Member of the Chamber of Deputies
- In office 15 May 1941 – 15 May 1949
- Constituency: 24th Departamental Group
- In office 15 May 1937 – 15 May 1941
- Constituency: 23rd Departamental Group

Personal details
- Born: 17 August 1896 Puerto Montt, Chile
- Died: 17 July 1991 (aged 94) Santiago, Chile
- Party: Conservative Party
- Spouse: Leonie Moura Jaime
- Occupation: Politician; Farmer; Merchant

= Alfredo Brahm =

Chilean politician (1896–1991)

Alfredo Felipe Brahm Appel (17 August 1896 – 17 July 1991) was a Chilean farmer, merchant, and conservative politician. He was the son of Christian Brahm Sprenger and Anna Appel Biewer, and married Leonie Moura Jaime.

He dedicated his life to agriculture and commerce. He served as representative of Shell Mex. y Cía. and the insurance company La Comercial. He was a partner in Brahm Hermanos, owners of a grocery establishment in Puerto Montt, and proprietor of the timber estates “Río Pescado” and “Chepa”.
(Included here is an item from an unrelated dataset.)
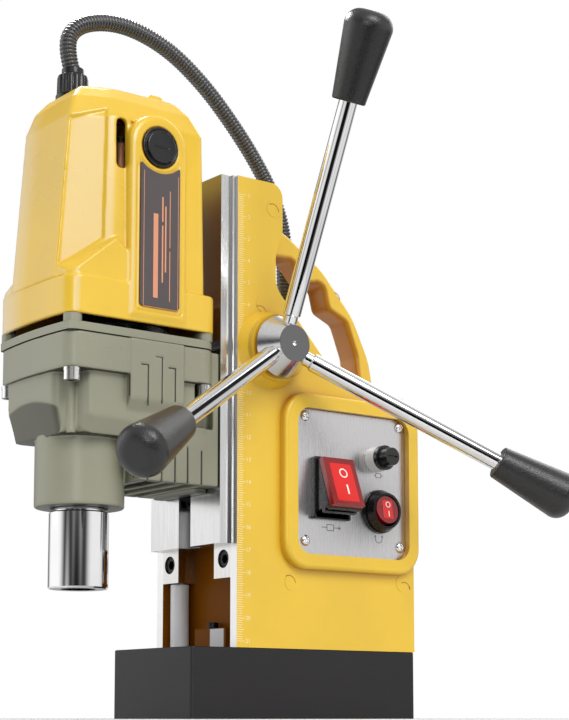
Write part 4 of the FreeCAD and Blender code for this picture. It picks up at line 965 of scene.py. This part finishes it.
def cap_field(x, y, z):
    """A brush cap: a thin rim, a raised disc and a straight slot."""
    reach = from_brush(y, z)
    rim = soft_max(reach - 11.3, inside_span(x, 40.4, 42.2), 0.5)
    disc = soft_max(reach - 9.2, inside_span(x, 40.6, CAP_FACE), 0.7)
    slot = rounded_box(x, y, z, (CAP_FACE - 0.5, BRUSH_SPOT[0] - 4.4, BRUSH_SPOT[1] - 0.6),
                       (CAP_FACE + 1, BRUSH_SPOT[0] + 4.4, BRUSH_SPOT[1] + 0.6), 0.2)
    ring = np.maximum(np.abs(reach - 9.6) - 0.3, 41.7 - x)
    return np.maximum(np.maximum(np.minimum(rim, disc), -slot), -ring)


def mirrored(mesh):
    """The same mesh on the other side of the object."""
    points, faces = mesh
    return [(-p[0], p[1], p[2]) for p in points], [tuple(face)[::-1] for face in faces]


cap_mesh = surface_net(cap_field, (40.1, -115.9, 300.1), (44.0, -92.1, 323.9), 0.3)
brush_caps = add_mesh("brush_caps_slotted", *joined(cap_mesh, mirrored(cap_mesh)), "carriage",
                      "black_plastic")
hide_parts("brush_caps")

GLAND_PROFILE = [(4.8, 348), (9.4, 348), (9.6, 348.4), (9.6, 350.6), (9.2, 351), (9.0, 351.4),
                 (9.0, 352), (8.8, 361), (8.3, 362.4), (6.8, 363.4), (6.4, 363.6), (6.3, 366.6),
                 (5.9, 367), (4.4, 367)]
gland = moved(turned_piece(GLAND_PROFILE, 14, 0.9, 112, (351.5, 362)), *GLAND_SPOT, 0)
upper_gland = add_mesh("upper_gland_ribbed", *gland, "carriage", "black_plastic")
upper_gland.data.set_sharp_from_angle(angle=math.radians(38))
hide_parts("upper_gland")

# ---------------------------------------------------------------- conduit
CONDUIT_ROUTE = [
    (-0.012, -0.1292, 0.365), (-0.012, -0.1345, 0.380), (-0.0125, -0.1275, 0.3935),
    (-0.0135, -0.108, 0.4015), (-0.0145, -0.086, 0.4025), (-0.0155, -0.060, 0.3955),
    (-0.016, -0.035, 0.3795), (-0.0167, -0.0145, 0.361), (-0.0175, 0.003, 0.3425),
    (-0.018, 0.018, 0.322), (-0.018, 0.027, 0.298), (-0.018, 0.0265, 0.265),
    (-0.018, 0.030, 0.236), (-0.018, 0.030, 0.209)]
CONDUIT_RADIUS = 0.0049
RIB_PITCH = 0.0021
RIB_DEPTH = 0.0009
RIB_STEPS = 8
SIDES = 28


def smooth_line(route):
    """Points read from the NURBS spline that a route controls."""
    curve = bpy.data.curves.new("route", "CURVE")
    curve.dimensions = "3D"
    curve.resolution_u = 40
    spline = curve.splines.new("NURBS")
    spline.points.add(len(route) - 1)
    for point, spot in zip(spline.points, route):
        point.co = (*spot, 1)
    spline.order_u = 3
    spline.use_endpoint_u = True
    holder = bpy.data.objects.new("route", curve)
    line = bpy.data.meshes.new_from_object(holder)
    points = np.array([v.co for v in line.vertices])
    bpy.data.objects.remove(holder)
    return points


def corrugated_tube(line):
    """Rings of a ribbed tube, square to a smooth line, in metres."""
    runs = np.linalg.norm(np.diff(line, axis=0), axis=1)
    reached = np.concatenate([[0], np.cumsum(runs)])
    count = int(reached[-1] / RIB_PITCH) * RIB_STEPS + 1
    stations = np.linspace(0, reached[-1], count)
    centres = np.stack([np.interp(stations, reached, line[:, n]) for n in range(3)], 1)
    forward = np.gradient(centres, axis=0)
    forward /= np.linalg.norm(forward, axis=1)[:, None]
    across = np.cross(forward, (1.0, 0.0, 0.0))
    across /= np.linalg.norm(across, axis=1)[:, None]
    upward = np.cross(forward, across)
    phase = np.arange(count) / RIB_STEPS
    radius = CONDUIT_RADIUS - RIB_DEPTH * (1 - np.abs(np.sin(np.pi * phase)) ** 0.5)
    turn = 2 * np.pi * np.arange(SIDES) / SIDES
    ring = (across[:, None] * np.cos(turn)[None, :, None]
            + upward[:, None] * np.sin(turn)[None, :, None])
    points = (centres[:, None] + ring * radius[:, None, None]).reshape(-1, 3)
    ends = [tuple(range(SIDES))[::-1], tuple((count - 1) * SIDES + b for b in range(SIDES))]
    return points, ring_faces(count, SIDES) + ends


conduit_line = smooth_line(CONDUIT_ROUTE)
conduit_points, conduit_faces = corrugated_tube(conduit_line)
conduit = add_mesh("conduit_ribbed", conduit_points / MM, conduit_faces, None, "conduit_black")
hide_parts("conduit")
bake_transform(conduit)


# ---------------------------------------------------------------- studio
def area_light(name, spot, target, size, power):
    """A white rectangular lamp that shines at a target."""
    data = bpy.data.lights.new(name, "AREA")
    data.shape = "RECTANGLE"
    data.size, data.size_y = size
    data.energy = power
    lamp = bpy.data.objects.new(name, data)
    scene.collection.objects.link(lamp)
    lamp.location = spot
    lamp.rotation_euler = (Vector(target) - Vector(spot)).to_track_quat("-Z", "Y").to_euler()
    return lamp


floor_material = new_material("floor", (0.70, 0.70, 0.70), 0.85)
speckle = noise(floor_material, 30.0, 4.0)
connect(floor_material, Base_Color=blend_colors(floor_material, speckle, (0.68, 0.68, 0.68),
                                                (0.72, 0.72, 0.72)))
FLOOR_RADIUS = 0.5
floor_mesh = bpy.data.meshes.new("floor")
rim_turns = [2 * math.pi * n / 96 for n in range(96)]
floor_mesh.from_pydata([(FLOOR_RADIUS * math.cos(t), FLOOR_RADIUS * math.sin(t), 0)
                        for t in rim_turns], [], [tuple(range(96))])
floor_mesh.materials.append(floor_material)
floor = bpy.data.objects.new("floor", floor_mesh)
scene.collection.objects.link(floor)

world = bpy.data.worlds.new("studio")
scene.world = world
world.use_nodes = True
AMBIENT = 0.07
# Patches of the surroundings: direction, outer and inner angle in degrees, brightness
SOFT_SIDES = [((-0.70, -0.71, 0.02), 52, 20, 1.35), ((0.78, 0.62, 0.02), 46, 14, 1.15),
              ((0.2, -0.3, 0.93), 58, 22, 0.9), ((-0.75, 0.65, 0.3), 40, 20, 0.4),
              ((0.72, -0.50, 0.48), 32, 16, 0.65), ((0.28, -0.94, -0.20), 20, 10, 1.0),
              ((0.87, 0.08, -0.48), 18, 8, 0.8), ((-0.05, 0.80, 0.60), 44, 26, 0.75)]
DARKENING = 0.97
DARK_SPOTS = [((0.795, -0.60, -0.09), 20, 8), ((0.605, -0.60, -0.52), 18, 8),
              ((0.87, -0.46, -0.20), 18, 8), ((0.07, 0.83, 0.56), 15, 7)]
heading = add_node(world, "ShaderNodeTexCoord").outputs["Generated"]


def glow(direction, outer, inner, power):
    """A soft patch of light in the surroundings: full inside one angle, none outside another."""
    nearness = add_node(world, "ShaderNodeVectorMath", {"operation": "DOT_PRODUCT"},
                        i0=heading, i1=direction).outputs["Value"]
    patch = add_node(world, "ShaderNodeMapRange", {"interpolation_type": "SMOOTHSTEP"},
                     i0=nearness, i1=math.cos(math.radians(outer)),
                     i2=math.cos(math.radians(inner)), i3=0.0, i4=power)
    return patch.outputs[0]


light_level = AMBIENT
for side in SOFT_SIDES:
    light_level = combine(world, light_level, glow(*side), "ADD")
for spot in DARK_SPOTS:
    light_level = combine(world, light_level, combine(world, 1.0, glow(*spot, DARKENING),
                                                      "SUBTRACT"))
tree = world.node_tree
backdrop = tree.nodes["Background"]
backdrop.inputs["Color"].default_value = (1.0, 1.0, 1.0, 1)
surroundings = add_node(world, "ShaderNodeBackground", Strength=light_level)
seen = add_node(world, "ShaderNodeLightPath").outputs["Is Camera Ray"]
mixed = add_node(world, "ShaderNodeMixShader", i0=seen, i1=surroundings.outputs[0],
                 i2=backdrop.outputs[0])
tree.links.new(mixed.outputs[0], tree.nodes["World Output"].inputs["Surface"])

middle = (0, -0.04, 0.2)
area_light("key", (1.7, -0.2, 1.5), middle, (1.0, 1.0), 22)
area_light("side", (-1.3, -1.5, 1.0), middle, (1.0, 1.4), 3)
area_light("rear", (-0.6, 1.7, 1.6), middle, (1.4, 1.0), 8)
area_light("gap", (-0.16, -0.075, 0.62), (0.0, -0.07, 0.28), (0.12, 0.12), 1.2)
front_fill = area_light("front_fill", (0.95, -0.85, 0.35), middle, (0.35, 0.35), 2.2)
# The front fill lights only the pieces that aren't bare metal
dull = bpy.data.collections.new("dull")
mirrors = [MATERIALS[slot] for slot in MIRRORS]
for item in scene.objects:
    if item.type == "MESH" and not any(slot.material in mirrors for slot in item.material_slots):
        dull.objects.link(item)
front_fill.light_linking.receiver_collection = dull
A member of the Conservative Party, he was elected Deputy for the 23rd Departamental Group—comprising the communes of Llanquihue, Puerto Varas and Aysén—for the 1937–1941 legislative term, serving on the Permanent Committee on Social-Medical Assistance and Hygiene.
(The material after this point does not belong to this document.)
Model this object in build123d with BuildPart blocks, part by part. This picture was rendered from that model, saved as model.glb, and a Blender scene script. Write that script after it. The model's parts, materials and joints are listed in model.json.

He was re-elected Deputy for the 24th Departamental Group, representing the communes of Llanquihue, Puerto Varas, Maullín, Calbuco and Aysén during the 1941–1945 legislative term, where he sat on the Permanent Committee on Industries.

Re-elected once more for the 1945–1949 legislative period, he served on the Permanent Committee on Roads and Public Works.

He was a member of the local Chamber of Commerce and of the German Club. Brahm Appel died in Santiago on 17 July 1991.